Little Ringed Plover - 4
Lapwing - 8
Sanderling - 1
Dunlin - 32
Snipe - 1 (3 earlier in the week)
Common Sandpiper - 7

In addition during the week there was a Curlew, a Black-tailed Godwit, a Redshank, at least two Greenshanks and a Turnstone.



One of this week's Greenshanks on the meadow pool.

Gulls & Terns...


The WeBS results for gulls and terns were...

Black-headed Gull - 280
Common Gull - 1
Lesser Black-backed Gull - 2
Herring Gull - 7
Great Black-backed Gull - 3
Common Tern - 100 (including many fledged juveniles).

Also there have been a few Sandwich Terns and a several Mediterranean Gulls...
Adult Mediterranean Gull on The Fleet at Abbotsbury this week.

Raptors...

The regular male Marsh Harrier was seen again but otherwise there were just the local kestrels, Buzzards and Sparrowhawks...

A male Sparrowhawk at The Swannery this week.



Other 'Non-passerines'...
Apart from all the expected local breeding species the only bird of note was the Lady Amherst's Pheasant still coming to food in my garden...

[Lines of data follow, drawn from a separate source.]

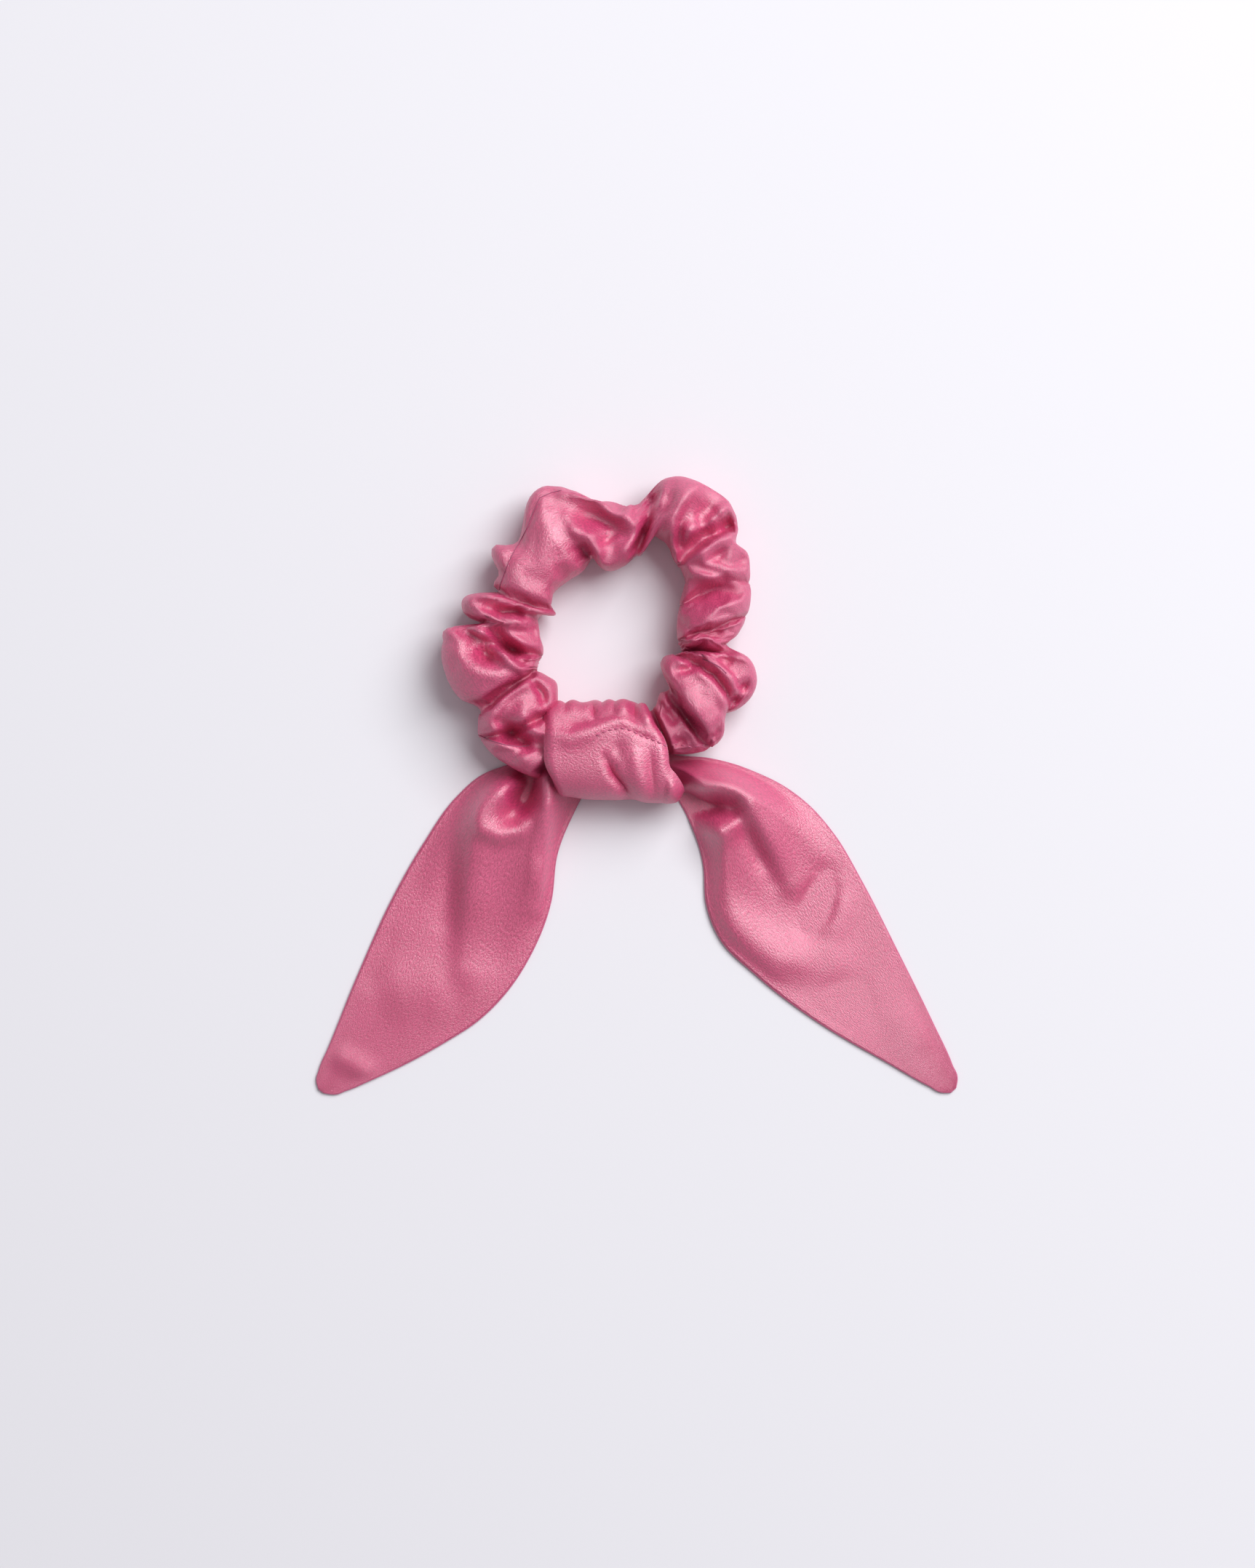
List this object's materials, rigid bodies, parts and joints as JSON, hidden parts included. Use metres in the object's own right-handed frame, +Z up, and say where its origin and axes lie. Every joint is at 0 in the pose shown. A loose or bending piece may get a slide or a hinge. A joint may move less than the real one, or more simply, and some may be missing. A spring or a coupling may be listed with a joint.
{
  "type": "scrunchie",
  "caption": "Gathered satin hair scrunchie on an elastic loop, with a satin scarf knotted round it and two pointed tails.",
  "frame": {"origin": "centre of the hair opening, on the table that the scrunchie lies on", "axes": "+Z up from the table through the hair opening, -Y from the opening to the knot and the tails, +X to the right seen from above"},
  "size_m": [0.1981, 0.1917, 0.0213],
  "materials": {
    "satin": "dusty rose satin, warp-faced, soft sheen",
    "braided_elastic": "matt braided elastic, off-white",
    "thread": "matched polyester sewing thread"
  },
  "bodies": {
    "ring_left": {"casing_left": "satin", "casing_left_seam_thread": "thread", "elastic_band": "braided_elastic", "elastic_bartack": "thread"},
    "ring_right": {"casing_right": "satin", "casing_right_seam_thread": "thread", "casing_closing_stitches": "thread"},
    "knot": {"knot_back_loop": "satin", "knot_front_band": "satin", "knot_cross_strand": "satin", "knot_closing_stitches": "thread", "left_tail_throat": "satin", "right_tail_throat": "satin"},
    "left_tail": {"left_tail_face": "satin", "left_tail_back": "satin", "left_tail_edge_thread": "thread"},
    "right_tail": {"right_tail_face": "satin", "right_tail_back": "satin", "right_tail_edge_thread": "thread"}
  },
  "joints": [
    {"name": "ring_stretch", "type": "slide", "parent": "ring_left", "child": "ring_right", "axis": [1, 0, 0], "range_m": [0, 0.06], "stiffness_N_per_m": 80, "deforming": ["elastic_band"]},
    {"name": "knot_centre", "type": "slide", "parent": "ring_left", "child": "knot", "axis": [1, 0, 0], "range_m": [0, 0.03]},
    {"name": "left_tail_lift", "type": "hinge", "parent": "knot", "child": "left_tail", "pos_m": [-0.02736, -0.06348, 0.001], "axis": [-0.7944, 0.6074, 0], "range_deg": [0, 110]},
    {"name": "right_tail_lift", "type": "hinge", "parent": "knot", "child": "right_tail", "pos_m": [0.03866, -0.0604, 0.001], "axis": [-0.7455, -0.6665, 0], "range_deg": [0, 110]}
  ],
  "couplings": [
    {"joint": "knot_centre", "follows": "ring_stretch", "ratio": 0.5}
  ]
}
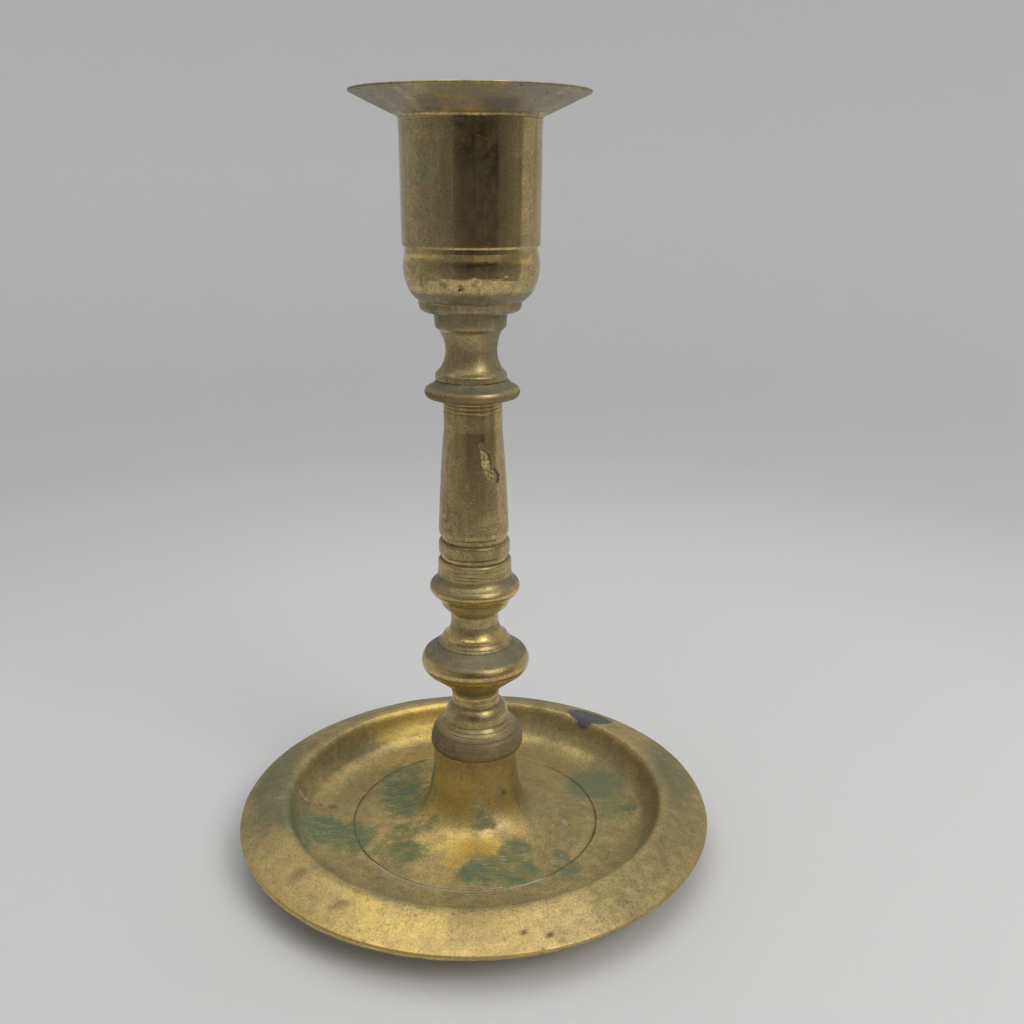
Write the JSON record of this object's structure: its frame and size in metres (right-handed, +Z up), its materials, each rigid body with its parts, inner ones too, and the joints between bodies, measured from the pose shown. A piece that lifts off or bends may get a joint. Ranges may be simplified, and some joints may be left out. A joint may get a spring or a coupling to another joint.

The fugitive Lady Amherst's Pheasant adjacent to The Swannery in my garden again this week. 

A near miss though was a juvenile Cuckoo just to the east of my recording area at Clouds Hill/Bury Knapp today.


Passerines

For a short time this week, in preparation for the round-up, I was working over on the 'blind side' of Chesters Hill/Shipmoor Point (an area not seen from my usual vantage points at The Swannery) and it was good to hear singing Meadow Pipits and see a recently fledged Stonechat - two breeding species that were unusually absent from the recording area this year. Back at The Swannery all those species that had bred were still much in evidence and may have masked some early movements but, as last week, a hundred plus Sand Martins and a single Yellow Wagtail were clearly on the move. A couple of Grey Wagtails were new in too (but like the Treecreepers and Coal Tits that arrived last week) were perhaps from nearer to home. If only the odd dispersing Dipper would drop in too!